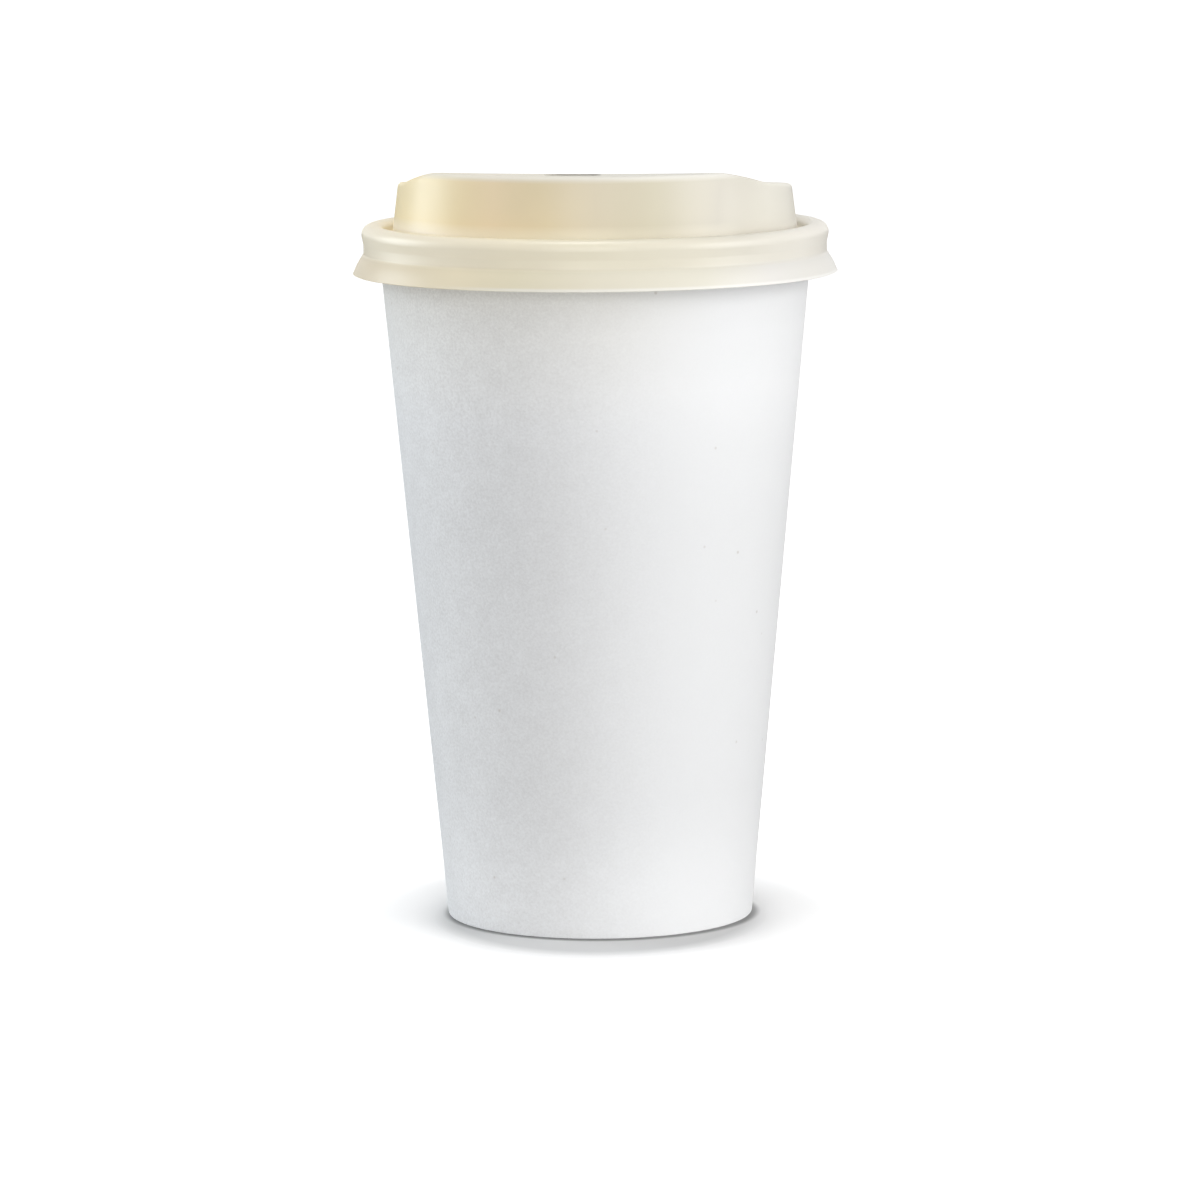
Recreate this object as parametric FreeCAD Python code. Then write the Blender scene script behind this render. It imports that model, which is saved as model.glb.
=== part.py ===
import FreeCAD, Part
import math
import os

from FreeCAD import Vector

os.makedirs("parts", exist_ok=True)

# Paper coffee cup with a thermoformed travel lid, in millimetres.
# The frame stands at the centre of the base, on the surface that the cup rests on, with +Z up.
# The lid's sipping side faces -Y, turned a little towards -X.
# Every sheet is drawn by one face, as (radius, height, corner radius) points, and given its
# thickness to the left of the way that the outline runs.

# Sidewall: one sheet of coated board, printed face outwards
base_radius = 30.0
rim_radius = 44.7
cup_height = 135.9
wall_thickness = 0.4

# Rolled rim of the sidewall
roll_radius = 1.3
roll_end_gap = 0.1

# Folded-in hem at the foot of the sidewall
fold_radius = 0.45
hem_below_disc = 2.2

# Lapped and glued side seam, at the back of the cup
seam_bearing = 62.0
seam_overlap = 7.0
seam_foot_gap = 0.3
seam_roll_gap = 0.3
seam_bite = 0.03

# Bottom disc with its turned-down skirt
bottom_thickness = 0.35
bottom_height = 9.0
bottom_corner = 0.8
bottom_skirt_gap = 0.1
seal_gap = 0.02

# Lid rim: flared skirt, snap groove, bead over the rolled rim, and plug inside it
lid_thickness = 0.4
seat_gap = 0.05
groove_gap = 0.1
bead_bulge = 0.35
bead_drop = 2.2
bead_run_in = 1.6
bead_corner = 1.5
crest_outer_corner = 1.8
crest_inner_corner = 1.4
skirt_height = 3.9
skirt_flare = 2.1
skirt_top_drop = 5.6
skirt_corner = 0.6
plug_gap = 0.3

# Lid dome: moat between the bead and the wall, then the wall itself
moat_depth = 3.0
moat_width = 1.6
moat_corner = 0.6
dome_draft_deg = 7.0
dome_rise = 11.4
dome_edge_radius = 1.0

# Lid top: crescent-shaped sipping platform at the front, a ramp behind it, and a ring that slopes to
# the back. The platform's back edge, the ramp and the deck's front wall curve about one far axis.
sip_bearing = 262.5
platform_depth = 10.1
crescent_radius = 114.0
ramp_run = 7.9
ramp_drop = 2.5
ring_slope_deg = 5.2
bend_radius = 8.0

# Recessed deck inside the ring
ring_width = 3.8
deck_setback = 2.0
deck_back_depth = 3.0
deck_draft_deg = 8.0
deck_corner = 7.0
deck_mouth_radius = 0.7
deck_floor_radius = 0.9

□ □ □

### The exercise
Repeat the lines above exactly.

### Response to the task
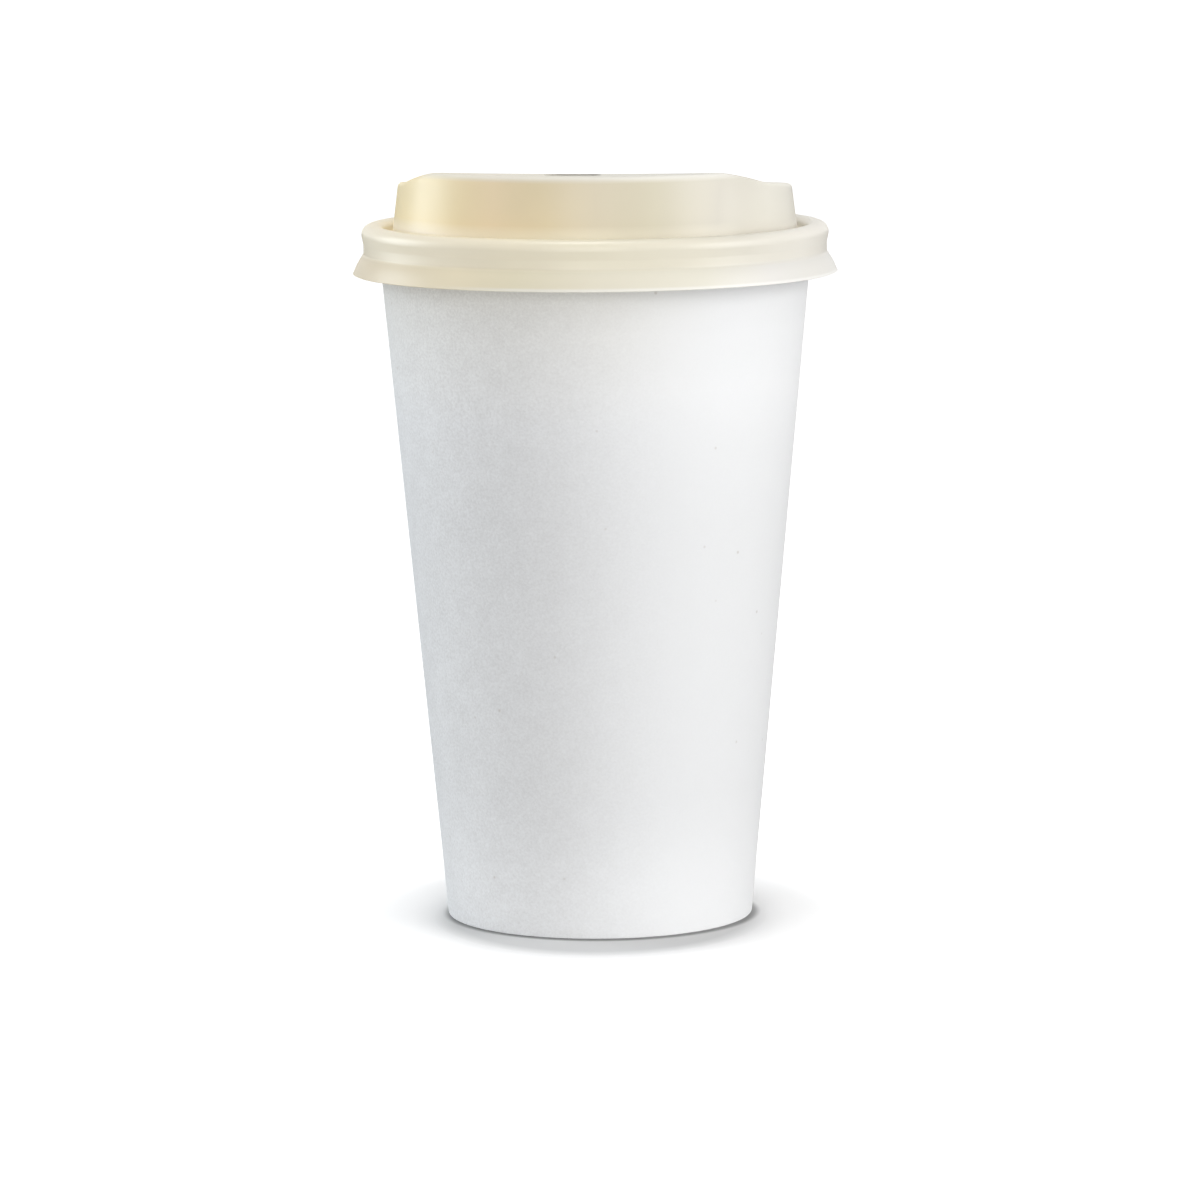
Recreate this object as parametric FreeCAD Python code. Then write the Blender scene script behind this render. It imports that model, which is saved as model.glb.
=== part.py ===
import FreeCAD, Part
import math
import os

from FreeCAD import Vector

os.makedirs("parts", exist_ok=True)

# Paper coffee cup with a thermoformed travel lid, in millimetres.
# The frame stands at the centre of the base, on the surface that the cup rests on, with +Z up.
# The lid's sipping side faces -Y, turned a little towards -X.
# Every sheet is drawn by one face, as (radius, height, corner radius) points, and given its
# thickness to the left of the way that the outline runs.

# Sidewall: one sheet of coated board, printed face outwards
base_radius = 30.0
rim_radius = 44.7
cup_height = 135.9
wall_thickness = 0.4

# Rolled rim of the sidewall
roll_radius = 1.3
roll_end_gap = 0.1

# Folded-in hem at the foot of the sidewall
fold_radius = 0.45
hem_below_disc = 2.2

# Lapped and glued side seam, at the back of the cup
seam_bearing = 62.0
seam_overlap = 7.0
seam_foot_gap = 0.3
seam_roll_gap = 0.3
seam_bite = 0.03

# Bottom disc with its turned-down skirt
bottom_thickness = 0.35
bottom_height = 9.0
bottom_corner = 0.8
bottom_skirt_gap = 0.1
seal_gap = 0.02

# Lid rim: flared skirt, snap groove, bead over the rolled rim, and plug inside it
lid_thickness = 0.4
seat_gap = 0.05
groove_gap = 0.1
bead_bulge = 0.35
bead_drop = 2.2
bead_run_in = 1.6
bead_corner = 1.5
crest_outer_corner = 1.8
crest_inner_corner = 1.4
skirt_height = 3.9
skirt_flare = 2.1
skirt_top_drop = 5.6
skirt_corner = 0.6
plug_gap = 0.3

# Lid dome: moat between the bead and the wall, then the wall itself
moat_depth = 3.0
moat_width = 1.6
moat_corner = 0.6
dome_draft_deg = 7.0
dome_rise = 11.4
dome_edge_radius = 1.0

# Lid top: crescent-shaped sipping platform at the front, a ramp behind it, and a ring that slopes to
# the back. The platform's back edge, the ramp and the deck's front wall curve about one far axis.
sip_bearing = 262.5
platform_depth = 10.1
crescent_radius = 114.0
ramp_run = 7.9
ramp_drop = 2.5
ring_slope_deg = 5.2
bend_radius = 8.0

# Recessed deck inside the ring
ring_width = 3.8
deck_setback = 2.0
deck_back_depth = 3.0
deck_draft_deg = 8.0
deck_corner = 7.0
deck_mouth_radius = 0.7
deck_floor_radius = 0.9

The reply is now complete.